While on a flight to Italy, an elderly woman began to experience shortness of breath. Luckily, a doctor on board the plane was able to come to her rescue and prevent the medical emergency from escalating further with the help of an Apple Watch.
A 43-year-old British doctor named Rashid Riaz, who works at Hereford County Hospital in England, was flying via Ryanair from Birmingham, England, to Verona, Italy, on January 9 for a skiing vacation when a woman in her 70s started struggling to breathe.
After a crew member asked if there was a healthcare worker on board, Dr. Riaz stepped up to help the woman.
The woman did not initially respond to his questions, but when she finally did, much to the relief of her husband, whom she had been traveling with, Dr. Riaz discovered that she had a history of heart issues.

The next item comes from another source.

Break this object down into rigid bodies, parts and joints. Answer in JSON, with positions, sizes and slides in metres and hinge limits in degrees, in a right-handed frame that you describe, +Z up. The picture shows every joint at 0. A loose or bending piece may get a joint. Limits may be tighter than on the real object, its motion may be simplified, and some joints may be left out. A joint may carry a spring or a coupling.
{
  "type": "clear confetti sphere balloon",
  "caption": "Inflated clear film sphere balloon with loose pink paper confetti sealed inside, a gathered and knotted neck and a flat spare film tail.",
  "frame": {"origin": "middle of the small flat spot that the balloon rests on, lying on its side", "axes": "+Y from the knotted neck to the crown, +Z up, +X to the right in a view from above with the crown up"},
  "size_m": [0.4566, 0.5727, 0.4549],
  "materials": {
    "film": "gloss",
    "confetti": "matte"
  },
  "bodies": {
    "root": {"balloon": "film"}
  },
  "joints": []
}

So, the doctor then borrowed an Apple Watch from a flight attendant, using the device to gauge the woman’s blood oxygen levels. Dr. Riaz used the Blood Oxygen app found on the watch, which the Apple website states is meant for “general fitness and wellness purposes.”

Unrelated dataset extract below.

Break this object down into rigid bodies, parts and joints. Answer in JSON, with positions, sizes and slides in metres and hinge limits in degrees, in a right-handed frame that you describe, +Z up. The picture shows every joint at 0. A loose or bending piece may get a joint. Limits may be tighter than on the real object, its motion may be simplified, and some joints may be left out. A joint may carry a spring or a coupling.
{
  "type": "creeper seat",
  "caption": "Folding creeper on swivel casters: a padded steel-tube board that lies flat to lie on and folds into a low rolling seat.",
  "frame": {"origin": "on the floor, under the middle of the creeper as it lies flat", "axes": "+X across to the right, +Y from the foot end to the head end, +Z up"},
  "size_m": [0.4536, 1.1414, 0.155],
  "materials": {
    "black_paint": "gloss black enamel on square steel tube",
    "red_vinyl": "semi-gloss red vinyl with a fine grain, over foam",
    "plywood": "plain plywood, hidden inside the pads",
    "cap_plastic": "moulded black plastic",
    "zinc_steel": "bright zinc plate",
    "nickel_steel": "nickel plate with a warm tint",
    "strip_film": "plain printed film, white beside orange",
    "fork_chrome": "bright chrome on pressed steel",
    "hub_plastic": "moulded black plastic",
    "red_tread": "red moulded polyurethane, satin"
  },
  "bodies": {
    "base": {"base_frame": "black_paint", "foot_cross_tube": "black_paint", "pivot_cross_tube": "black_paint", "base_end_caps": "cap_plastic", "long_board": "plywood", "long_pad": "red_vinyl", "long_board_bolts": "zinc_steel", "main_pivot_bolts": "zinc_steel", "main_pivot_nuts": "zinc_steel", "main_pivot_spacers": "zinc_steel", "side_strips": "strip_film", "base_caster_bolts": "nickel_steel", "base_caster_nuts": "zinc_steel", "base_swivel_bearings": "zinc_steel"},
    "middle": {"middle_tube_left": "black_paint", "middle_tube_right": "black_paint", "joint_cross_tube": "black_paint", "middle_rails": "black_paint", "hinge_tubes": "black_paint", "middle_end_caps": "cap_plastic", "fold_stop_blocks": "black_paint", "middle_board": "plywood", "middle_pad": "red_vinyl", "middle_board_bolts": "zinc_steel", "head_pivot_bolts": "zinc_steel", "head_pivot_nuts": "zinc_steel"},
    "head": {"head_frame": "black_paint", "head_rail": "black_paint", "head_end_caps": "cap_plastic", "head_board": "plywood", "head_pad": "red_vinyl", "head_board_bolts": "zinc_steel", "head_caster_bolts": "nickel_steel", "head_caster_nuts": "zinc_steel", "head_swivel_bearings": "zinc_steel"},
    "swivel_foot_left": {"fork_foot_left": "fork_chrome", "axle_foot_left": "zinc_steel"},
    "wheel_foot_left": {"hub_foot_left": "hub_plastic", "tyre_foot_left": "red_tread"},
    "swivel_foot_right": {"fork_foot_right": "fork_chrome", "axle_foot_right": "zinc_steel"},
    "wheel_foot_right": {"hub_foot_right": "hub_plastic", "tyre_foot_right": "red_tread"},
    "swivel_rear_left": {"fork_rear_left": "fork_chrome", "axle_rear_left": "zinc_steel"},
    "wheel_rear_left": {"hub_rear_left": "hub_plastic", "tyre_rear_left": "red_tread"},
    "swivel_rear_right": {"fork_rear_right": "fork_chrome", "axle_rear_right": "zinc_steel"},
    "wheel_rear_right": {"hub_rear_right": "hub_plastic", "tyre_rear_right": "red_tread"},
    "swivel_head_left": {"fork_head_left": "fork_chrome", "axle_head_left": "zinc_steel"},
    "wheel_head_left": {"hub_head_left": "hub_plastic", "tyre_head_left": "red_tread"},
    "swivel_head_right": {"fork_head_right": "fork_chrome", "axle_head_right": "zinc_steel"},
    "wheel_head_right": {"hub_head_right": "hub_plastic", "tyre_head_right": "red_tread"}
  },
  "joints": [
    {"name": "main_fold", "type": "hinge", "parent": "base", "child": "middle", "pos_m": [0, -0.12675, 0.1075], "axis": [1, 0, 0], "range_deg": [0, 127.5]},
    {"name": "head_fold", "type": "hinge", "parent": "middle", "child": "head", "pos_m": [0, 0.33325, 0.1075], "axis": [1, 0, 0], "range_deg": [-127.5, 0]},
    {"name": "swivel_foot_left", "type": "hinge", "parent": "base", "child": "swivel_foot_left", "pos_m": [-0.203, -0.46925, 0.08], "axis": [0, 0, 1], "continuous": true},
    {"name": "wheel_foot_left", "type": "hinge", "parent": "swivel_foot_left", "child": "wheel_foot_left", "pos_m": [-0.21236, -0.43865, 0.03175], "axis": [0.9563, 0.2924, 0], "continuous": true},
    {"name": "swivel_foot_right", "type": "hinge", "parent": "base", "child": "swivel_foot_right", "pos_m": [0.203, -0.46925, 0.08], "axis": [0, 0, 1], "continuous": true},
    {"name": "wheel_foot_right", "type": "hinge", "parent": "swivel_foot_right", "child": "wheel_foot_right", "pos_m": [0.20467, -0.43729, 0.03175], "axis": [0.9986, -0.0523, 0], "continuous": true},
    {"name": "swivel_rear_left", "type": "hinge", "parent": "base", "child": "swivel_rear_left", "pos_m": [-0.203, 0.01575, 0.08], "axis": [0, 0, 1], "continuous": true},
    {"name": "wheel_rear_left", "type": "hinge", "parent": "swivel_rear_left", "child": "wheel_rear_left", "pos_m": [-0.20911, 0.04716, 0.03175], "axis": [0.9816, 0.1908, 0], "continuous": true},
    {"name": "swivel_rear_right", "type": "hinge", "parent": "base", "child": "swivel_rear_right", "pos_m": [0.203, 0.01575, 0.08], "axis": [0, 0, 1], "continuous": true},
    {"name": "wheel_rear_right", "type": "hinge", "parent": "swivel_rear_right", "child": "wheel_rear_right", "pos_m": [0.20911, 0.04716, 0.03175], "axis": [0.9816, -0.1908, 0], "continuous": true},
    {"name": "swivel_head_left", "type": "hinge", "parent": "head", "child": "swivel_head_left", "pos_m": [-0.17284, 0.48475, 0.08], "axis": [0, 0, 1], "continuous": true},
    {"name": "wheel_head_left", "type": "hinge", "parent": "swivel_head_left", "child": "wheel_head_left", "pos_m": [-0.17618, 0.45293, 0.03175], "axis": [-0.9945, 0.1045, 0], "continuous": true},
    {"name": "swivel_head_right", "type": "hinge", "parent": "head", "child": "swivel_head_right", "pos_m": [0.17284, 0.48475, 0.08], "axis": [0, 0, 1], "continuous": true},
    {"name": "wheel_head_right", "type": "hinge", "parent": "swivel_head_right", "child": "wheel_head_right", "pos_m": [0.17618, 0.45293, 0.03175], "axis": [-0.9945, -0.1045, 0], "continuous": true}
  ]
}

Although the app was not designed for medical use, it came in handy for such a case as this.
Currently, Apple is in the midst of a patent dispute with Masim, a medical technology company, over their software. Last week, Apple revealed that their Series 9 and Ultra 2 Apple Watches would be released without the blood oxygen app.
Dr. Riaz also asked the cabin crew for an oxygen cylinder to help him monitor and stabilize the woman’s oxygen saturation levels until the plane landed.
An hour later, they arrived in Italy, where the woman received additional medical assistance and made a quick recovery.